Напрашивается в связи с этим и другое соображение. Служение эстрадному искусству, как, впрочем, и любому другому искусству, — это прежде всего творчество, непрекращающийся поиск, вечное стремление что-то создавать, пробовать, ставить перед собой все новые и новые задачи. О каком творчестве может идти речь, если исполнитель только тем и занят, что годами «прокатывает» готовое произведение! Мне могут возразить и сказать, что меняются зрители, и выступление, следовательно, не утрачивает интереса. Допустим, что в какой-то мере это так... Но сам-то исполнитель — неужели ему не надоедает на протяжении десяти лет, из концерта в концерт показывать одни и те же силуэты? Ведь так можно убить в себе артиста, низвести даже интересное выступление до уровня ремесленной поделки.

Я потому так подробно остановился на номере Горяченкова, что подобное пренебрежение творчеством, нежелание расти, совершенствоваться в избранном жанре все еще бытует, к сожалению, на нашей эстраде. И как бывает радостно, когда встречаешься с явлением прямо противоположным — с неуемной жаждой творчества, с неудовлетворенностью тем, что сделано вчера, с нежеланием превращать свое искусство в тарифицированную «единицу проката»...

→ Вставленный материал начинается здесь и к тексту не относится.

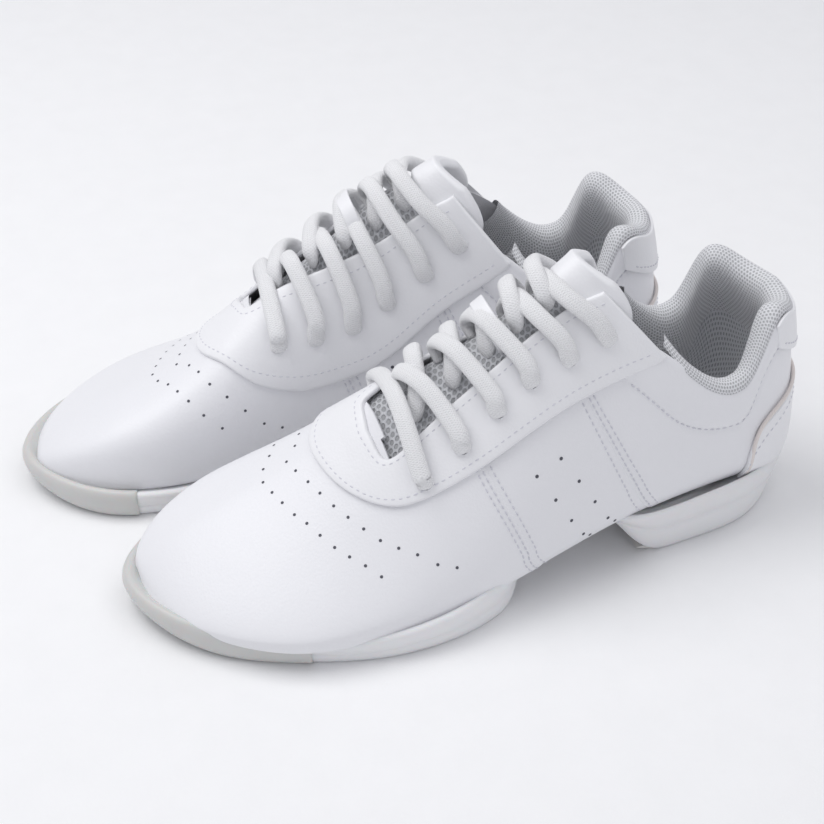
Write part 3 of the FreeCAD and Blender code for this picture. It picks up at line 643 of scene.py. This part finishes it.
for label, sign in (("lateral", 1), ("medial", -1)):
    turn = (lambda mesh: mesh) if sign > 0 else flipped
    add(label + "_saddle", *turn(sheet_mesh(saddle_domain(sign), SADDLE_DROP, 0.8, 40, 60,
                                            edge=0.3, sink=0.0)),
        LEATHER, "bend", "leather", (label + "_saddle",))
    domain = between(feather, quarter_top, sign)
    add(label + "_quarter", *turn(sheet_mesh(domain, quarter_lift(domain), LEATHER_THICK, 90, 70,
                                             sink=0.35, sink_run=2.0)),
        LEATHER, "bend", "leather", (label + "_quarter",))

# the eyestay: a band round the throat between two edges, given as (l, m) seen from above
STAY_OUTER = ((92, 26), (116, 28.3), (140, 29.5), (160, 28), (172, 24.5), (182, 16), (189.5, 4),
              (192.5, -9), (190.5, -20), (183, -29), (172, -34), (156, -33), (140, -30.5),
              (116, -27.5), (92, -25.5))
STAY_INNER = ((100, 11.5), (118, 12), (140, 12.3), (156, 12.5), (166, 12.3), (171, 10.3),
              (172.6, 4), (173, -0.5), (172.6, -5), (171, -11.3), (166, -13.2), (156, -13.2),
              (140, -12.8), (118, -12), (100, -11.5))
stay_outer = path([(213, 0.63)] + from_above(STAY_OUTER) + [(213, -0.63)])
stay_inner = path([(217, 0.30)] + from_above(STAY_INNER) + [(217, -0.30)])
stay_domain = between(stay_outer, stay_inner)
STAY_TOP = 1.9
# each row's section and half distance across, from the front to the top
EYELETS = ((102, 26), (118.5, 24.3), (135.5, 22.6), (152.5, 21), (173, 20.2), (194.5, 19.6))
EYELET_RADIUS = 2.9
SIDES = (1, -1)
eyelet_centre = spline(((102, -1.5), (194.5, 0)))


def across(q, m):
    """Signed w of the place on section q that is m from the eyelets' middle line."""
    return at_width(q, float(eyelet_centre(q)) + m)


def eyelet(row, side, offset, inward=0.0):
    """A place over an eyelet, or nearer the middle, and the skin's direction there."""
    q, half = EYELETS[row]
    w = across(q, side * (half - inward))
    return skin(q, w, offset), skin_normal(q, w)


def stay_lift(s, r):
    """Soft dimples where the laces press into the eyelets."""
    q, w = stay_domain(s, r)
    p = skin(q, w)
    lift = STAY_TOP + 0.35 * np.sin(np.pi * r) ** 0.5
    for row in range(len(EYELETS)):
        for side in SIDES:
            gap = np.linalg.norm(p - eyelet(row, side, 0)[0], axis=-1)
            lift = lift - 0.7 * np.exp(-(gap / 4.0) ** 2)
    return lift


add("eyestay", *sheet_mesh(stay_domain, stay_lift, 2.0, 200, 34, edge=0.9, sink=0.3, sink_run=1.5),
    OVERLAY, "bend", "overlay_leather", ("eyestay",))
rims, wells = [], []
for row, (q, half) in enumerate(EYELETS):
    for side in SIDES:
        centre, normal = eyelet(row, side, STAY_TOP - 0.25)
        a = unit(np.cross(normal, [1.0, 0, 0]))
        b = np.cross(normal, a)
        turn = np.linspace(0, 2 * np.pi, 25)[:, None]
        ring = centre + EYELET_RADIUS * (np.cos(turn) * a + np.sin(turn) * b)
        rims.append(tube_mesh(ring, np.repeat(normal[None], 25, 0), 0.7, 0.6, 49, 8))
        wells.append((q, across(q, side * half)))
add("eyelet_edges", *joined(rims), OVERLAY, "bend", "overlay_leather")
# the eyelet holes are dark discs of painted shade
add("eyelet_holes", *dots(wells, STAY_TOP - 0.1, EYELET_RADIUS - 0.2), HOLE_SHADE, "bend")

# heel overlay, piping and tab
cup_low = path([(200, 1.50), (207, 1.62), (213, 1.80), (216, 2.0), (213, 2.20), (207, 2.38),
                (200, 2.50)])
cup_high = path([(201, 1.42), (209, 1.17), (222, 1.22), (237, 1.62), (241.5, 2.0), (237, 2.38),
                 (222, 2.78), (209, 2.83), (201, 2.58)])


cup_domain = between(cup_low, cup_high)
TAB_W = 1.3
TAB_LOW_Q = 251.5


def tab_domain(s, r):
    w = TAB_W + (4 - 2 * TAB_W) * s
    return TAB_LOW_Q + (topline(fold(w)) - 3 - TAB_LOW_Q) * r, w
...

Из очерка О.А. Кузнецовой и С.М. Макарова «Цирковые и оригинальные жанры»

Сборник «Русская советская эстрада, 1946–1977: Очерки истории», ВНИИ искусствознания, 1981, стр. 482

Оригинальный номер «Живые силуэты» показал в середине 60-х годов артист Алексей Михайлович Горяченков (род. 1932). Идею номера подал ему артист Театра сатиры В. Лепко. (С подобным номером еще в 20-е годы выступал артист Жерсей). На маленький круглый экран артист проецирует тень своих по-разному складываемых кистей рук. И на экране оживают знакомые всем силуэты Шаляпина в роли Мефистофеля, Поля Робсона, Вана Клиберна, а то и просто вспархивает на экран голубь мира или танцует изящная балерина. «Жизнь» силуэта на экране идет под фонограмму.